Responsive Orthopedics is only targeting hospitals getting bundled payments for hips and knees, and it will not sell physician-owned distributorships. Early customers include Mayo Clinic and Twin Cities Orthopedics, one of the largest orthopedics practices in the country with three dozen locations.
"We want to disrupt the industry in a way that benefits the industry," Kohrs said. "This should allow Mayo and the others to get [better] pricing from the other manufacturers."
Kohrs and his two partners hope to drive down the cost of devices by up to 40 percent of the typical $4,300 sticker price for hip-and-knee replacement systems by attacking the distribution model. The self-financed company plans to announce soon that a major Minnesota health care provider with deep pockets will become a minority shareholder.
They plan to avoid the traditional venture capital and private equity investors who demand 20 percent or more annual returns on their money, which necessitates big markups on medical devices.

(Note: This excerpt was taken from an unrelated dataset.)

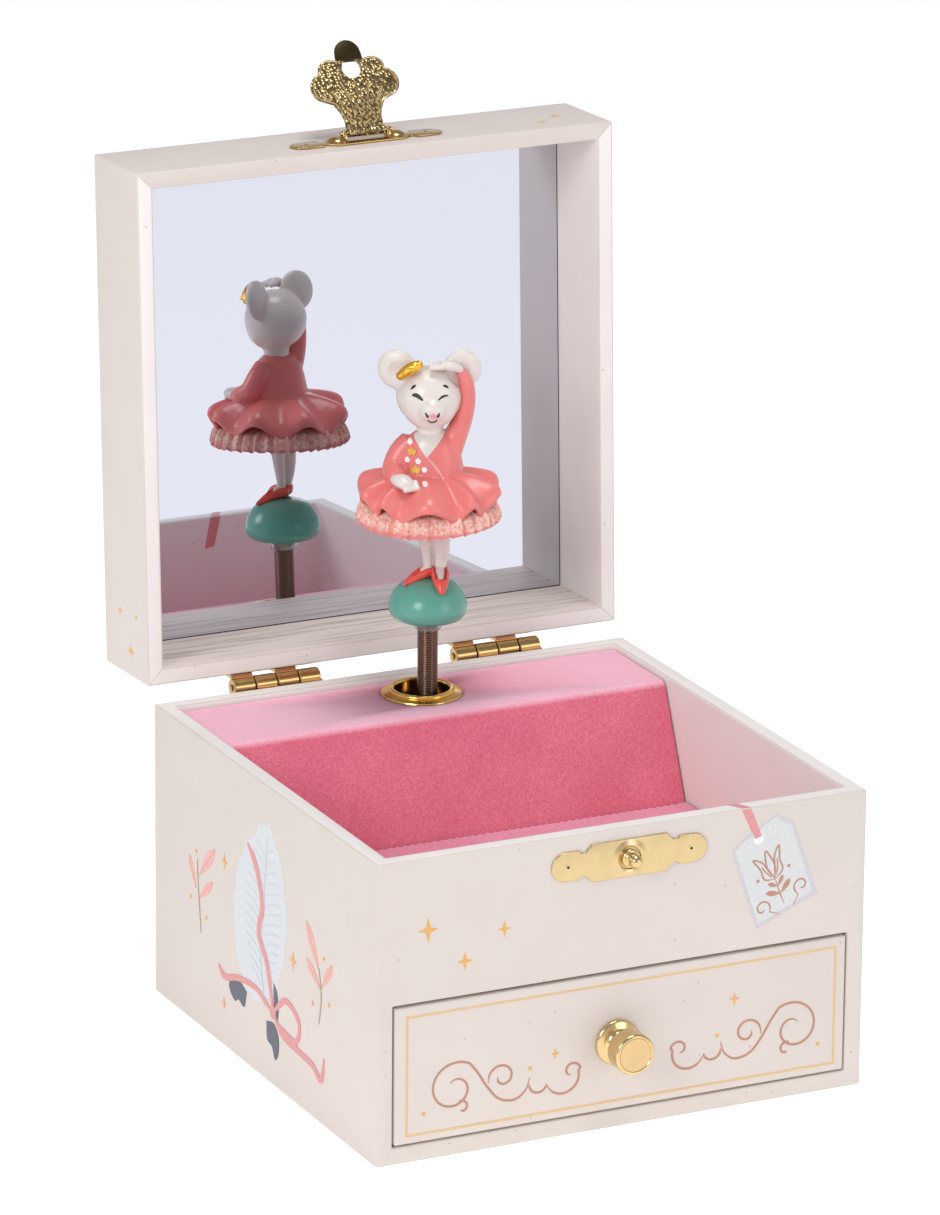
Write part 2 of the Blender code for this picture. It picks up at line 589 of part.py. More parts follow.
def build_comb(screws):
    """Eighteen steel teeth, longer towards the bass end, cut from one plate."""
    tip, back = POST[0] - 7.2, POST[0] - 28.5
    pitch = (DRUM[1] - DRUM[0] - 2.0) / TEETH
    low = DRUM[0] + 1.0
    outline = [(back, low - 0.6)]
    for k in range(TEETH):
        z = low + (k + 0.2) * pitch
        root = POST[0] - 17.5 + 0.22 * k
        outline += [(root, z), (tip, z), (tip, z + 0.6 * pitch), (root, z + 0.6 * pitch)]
    outline.append((back, DRUM[1] - 0.4))
    comb = add_plate("comb", outline, "Y", (POST[1] - 0.6, POST[1] + 0.6), STEEL)
    face = POST[1] - 0.6
    cutters = []
    for k, (name, z) in enumerate(zip(("comb_screw_lower", "comb_screw_upper"), screws[1:])):
        cutters.append(rod(f"cut_comb_hole_{k}", "Y", (screws[0], z), 1.3, (face - 1, face + 2.4), steps=10))
        profile = [(0, face + 6.0), (1.0, face + 6.0), (1.0, face - 0.25), (2.3, face - 0.25),
            (2.0, face - 1.7), (0, face - 1.9)]
        add_turned(name, profile, "Y", (screws[0], z), STEEL, None, 10)
    cut(comb, *cutters)


def build_drum(drum_body):
    """The pinned drum has the drive pinion under it and the governor's gear over it."""
    bm = bmesh.new()
    steps, x, y = 24, POST[0], POST[1]
    heights = [DRUM[0] + 1.0 + k * (DRUM[1] - DRUM[0] - 2.0) / TEETH for k in range(TEETH + 1)]
    heights = [DRUM[0]] + heights + [DRUM[1]]
    rings = []
    for z in heights:
        turns = [2 * math.pi * k / steps for k in range(steps)]
        rings.append([bm.verts.new((x + DRUM_R * math.cos(t), y + DRUM_R * math.sin(t), z)) for t in turns])
    pinned = []
    for row, (low, high) in enumerate(zip(rings, rings[1:])):
        for k in range(steps):
            m = (k + 1) % steps
            side = bm.faces.new((low[k], low[m], high[m], high[k]))
            if 0 < row <= TEETH and (k * 7 + row * 5) % 11 == 0:
                pinned.append(side)
    bm.faces.new(rings[0])
    bm.faces.new(rings[-1])
    bmesh.ops.recalc_face_normals(bm, faces=bm.faces[:])
    bmesh.ops.inset_individual(bm, faces=pinned, thickness=0.3)
    for pin in bmesh.ops.extrude_discrete_faces(bm, faces=pinned)["faces"]:
        outward = pin.normal.copy() * 0.4
        bmesh.ops.translate(bm, verts=pin.verts[:], vec=outward)
    drum = finish_mesh("music_cylinder", bm, BRASS, drum_body)
    pinion = add_plate("drive_pinion", gear_outline(POST, 12, COARSE, -90, 0.6, 1.0), "Z", DRIVE_Z, None,
        drum_body)
    neck = rod("drum_neck", "Z", POST, 3.2, (DRIVE_Z[1] - 0.2, DRUM[0] + 0.2), None, drum_body)
    collar = rod("drum_collar", "Z", POST, 4.0, (DRUM[1] - 0.2, TOP_GEAR_Z[0] + 0.2), None, drum_body)
    gear = add_plate("governor_gear", gear_outline(POST, 36, FINE, 0, 0.34, 0.5), "Z", TOP_GEAR_Z, None,
        drum_body)
    bore = rod("cut_drum_bore", "Z", POST, 1.65, (20, 60), None, drum_body)
    cut(fuse(drum, neck, pinion, collar, gear), bore)
    arbor = [(0, 19.6), (1.25, 19.6), (1.25, 59.0), (3.6, 59.0), (3.9, 59.6), (3.9, 66.0), (2.85, 66.0),
        (2.85, 60.6), (0, 60.6)]
    add_turned("cylinder_arbor", arbor, "Z", POST, STEEL, drum_body, 14)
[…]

And they will sell directly to surgical centers and hospitals, not through doctor-owned or other distributors who take a markup before selling to the end user who does the surgery.
"The Big Four do not want to deal on price," Kohrs said, referring to the biggest orthopedics companies. "Four players control a multibillion-dollar [annual] market. And their prices are too high for the emerging bundled-source market."
Kohrs said the Responsive hips and knees cost less than those made by the Big Four, because they are standardized to fit about 90 percent of patients, and don't require everything needed by a small minority of patients.
"Under bundled payment, if you spend too much, you pay, and if you save money, you benefit," said Dr. Lowry Barnes, 56, a veteran orthopedic surgeon who is one of Kohrs' partners and chairman of the orthopedic surgery department at the University of Arkansas for Medical Sciences. "Our state was the first in the country to have a state-based program for bundled care through Blue Cross Blue Shield, which has more than 65 percent of the commercial market. It's been good."
Private insurers, who typically pay more than Medicare, are imposing their own version of bundled payments.
Dr. Owen O'Neill, a surgeon with Twin Cities Orthopedics, several years ago established one-price hip-and-knee surgeries at what are now five clinics in the Twin Cities, several of which are partly owned by Twin Cities hospitals. He helped Kohrs with the design of the new products.
"We said we need to deliver better care for less money with commercial insurers," O'Neill said Friday. "One price. Our hips are $24,000 [under private insurance]. Knees are $21,000.
"Minnesota is a high-cost medical market. The physician practices have all been bought by hospitals and the hospitals 'charge up.' Facility 'fees.' It increases the costs of the care," O'Neill added.
"We deliver the entire 90-day episode care with one bill, instead of anesthesia bill, a physical therapy bill … and all the other bills and we are 30 percent less expensive [than hospitals] and patients have a better experience."